Rasa BERT, load weights from cache

almois · April 24, 2020, 11:14am

Hi everyone,

Due to some restrictions, during the BERT training I am not allowed to load the weights etc. from external sources. So, I pre-loaded them and stored in the cache from where the Rasa can read i.e. access them. Now, when I am starting the model locally it is working fine (and loads the weights etc for the model from cache). However, when I am doing the same thing inside the docker container I am getting the following error:

INFO transformers.modeling_tf_utils - loading weights file [https://s3.amazonaws.com/models.huggingface.co/bert/bert-base-multilingual-uncased-tf_model.h5](https://urldefense.proofpoint.com/v2/url?u=https-3A__s3.amazonaws.com_models.huggingface.co_bert_bert-2Dbase-2Dmultilingual-2Duncased-2Dtf-5Fmodel.h5&d=DwQFAw&c=eIGjsITfXP_y-DLLX0uEHXJvU8nOHrUK8IrwNKOtkVU&r=8Sh_uRlXH-MR-JleoFcjs3fOU3krvhtAtBPw5MwlNpc&m=wbAACKHoUduiwjeLs-7QP88f9t6CDS-I7GDDWhSrBjA&s=yIKz-GdmrR27-hp7JnFOK8P9gEzt84jwMTRdtapY6f4&e=) from cache at None
ERROR    rasa.core.agent  - Could not load model due to stat: path should be string, bytes, os.PathLike or integer, not NoneType.

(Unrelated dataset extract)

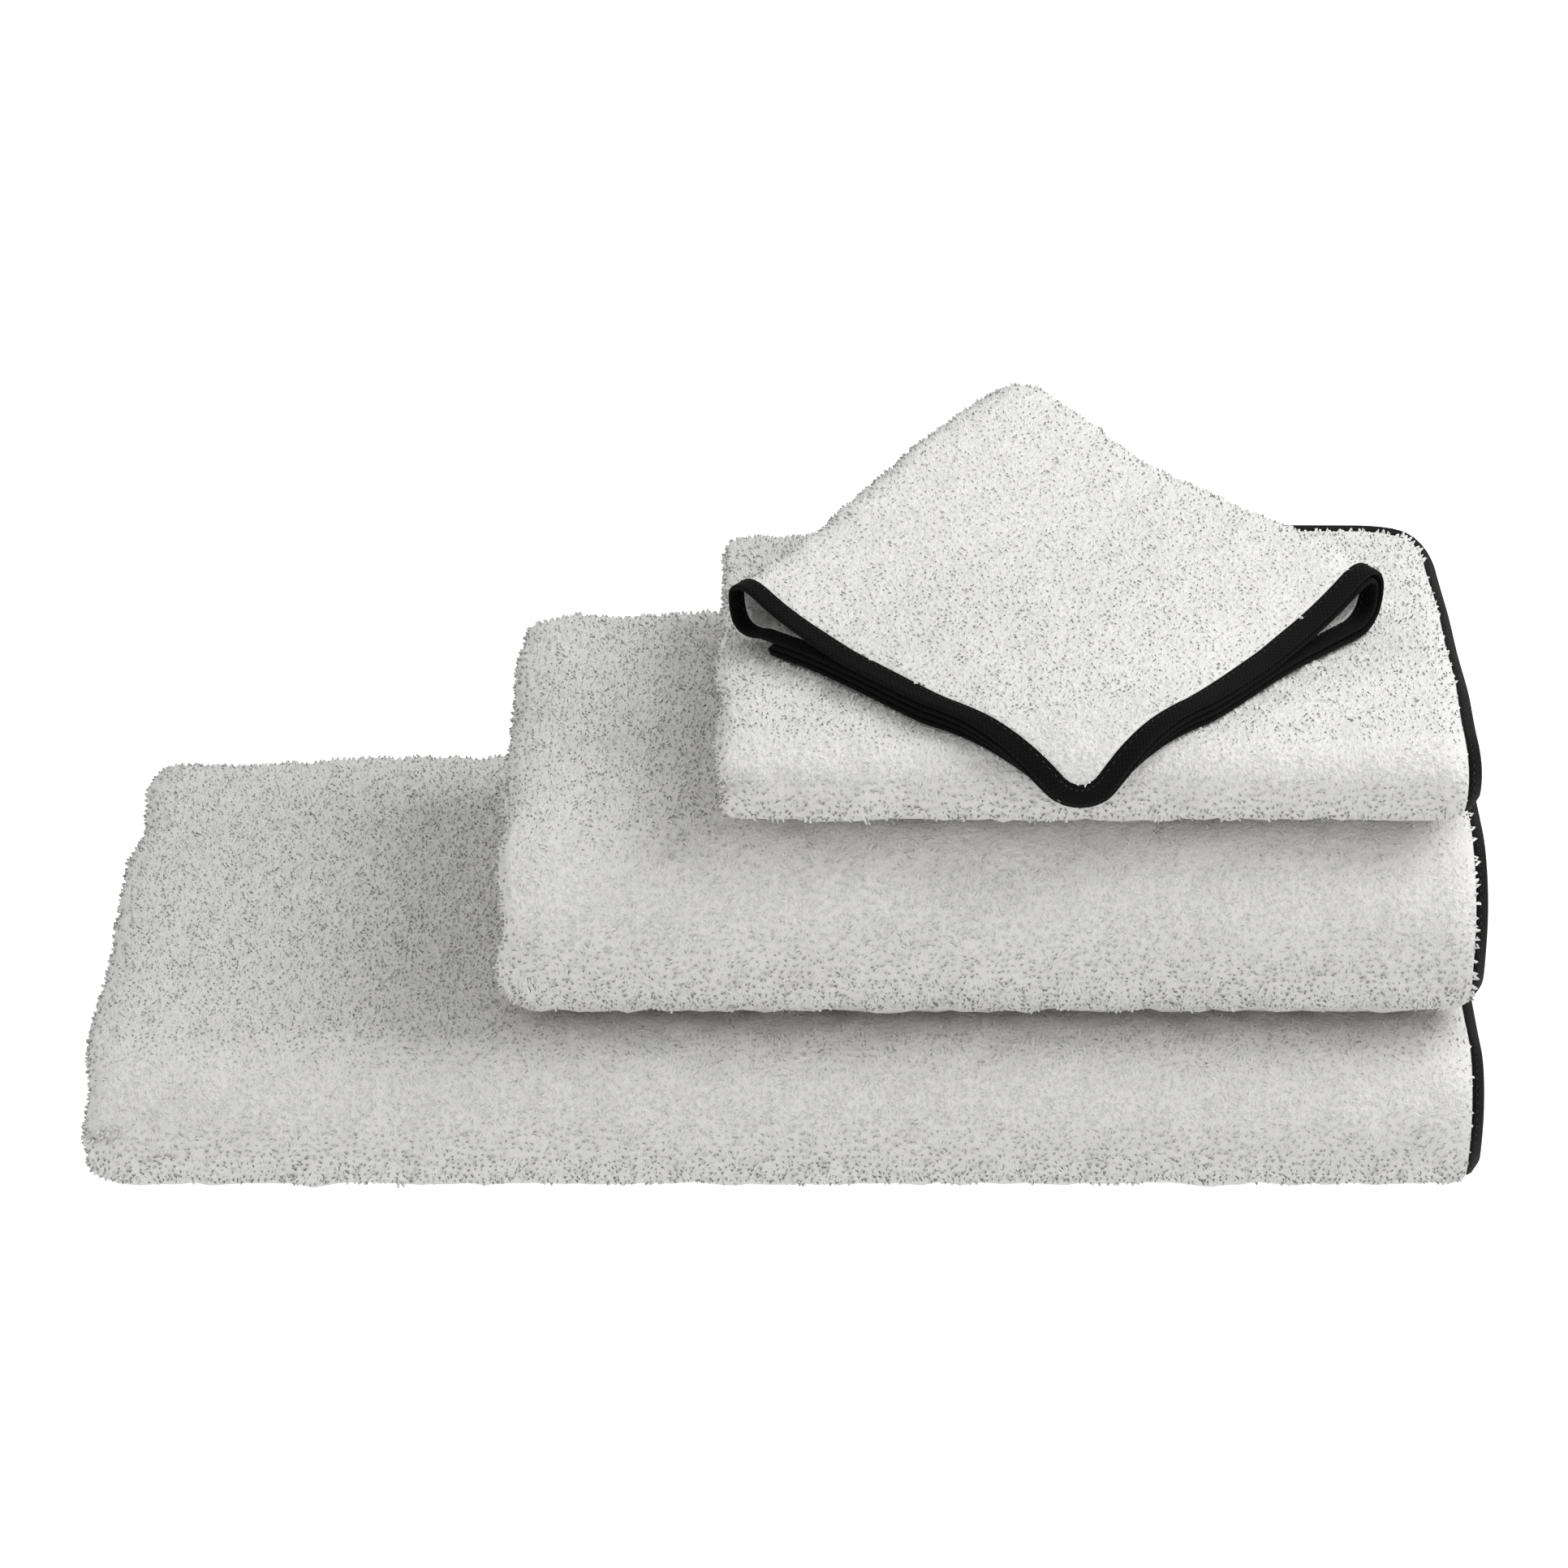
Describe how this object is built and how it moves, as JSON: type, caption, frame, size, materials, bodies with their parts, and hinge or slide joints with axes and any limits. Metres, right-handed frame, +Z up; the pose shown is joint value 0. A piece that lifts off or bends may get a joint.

This only happens with weights so far. so the vocab and config files are loaded without any problems.

Does anyone had the same issue before? Or may be some one has any idea to fix it?

Appreciate any help!

akelad · April 27, 2020, 11:13am

Hey @almois are you setting the location of the weights through an environment envariable or how?

nboussarsar · April 28, 2020, 8:31am

Hi @akelad, thanks for responding. I am supporting @almois on this topic.

We are setting the weights location through the config.yml file

pipeline:
        - name: HFTransformersNLP
          model_name: "bert"
          model_weights: "bert-base-multilingual-uncased"
          cache_dir: lfs

To develop further the issue described by @almois, we are running Rasa as a docker container and it looks like it is a “machine/environment” specific issue as the error is thrown in one environment but not in another one. As per our understanding, the error is the following: rasa.core.agent is trying to load a file from a path which is set to None. Please see the logs below.

DEBUG    rasa.nlu.utils.hugging_face.hf_transformers  - Loading Tokenizer and Model for bert
INFO     transformers.tokenization_utils - loading file https://s3.amazonaws.com/models.huggingface.co/bert/bert-base-multilingual-uncased-vocab.txt from cache at lfs/ bb773818882b0524dc53a1b31a2cc95bc489f000e7e19773ba07846011a6c711.535306b226c42cebebbc0dabc83b92ab11260e9919e21e2ab0beb301f267b4c7
INFO     transformers.configuration_utils - loading configuration file https://s3.amazonaws.com/models.huggingface.co/bert/bert-base-multilingual-uncased-config.json from cache at lfs/ 33b56ce0f312e47e4d77a57791a4fc6233ae4a560dd2bdd186107058294e58ab.c7892120c5a9b21e515abc904e398dbabddf9510b122f659063cbf361fe16868
.
.
.
INFO     transformers.modeling_tf_utils - loading weights file https://s3.amazonaws.com/models.huggingface.co/bert/bert-base-multilingual-uncased-tf_model.h5 from cache at None
ERROR    rasa.core.agent  - Could not load model due to stat: path should be string, bytes, os.PathLike or integer, not NoneType.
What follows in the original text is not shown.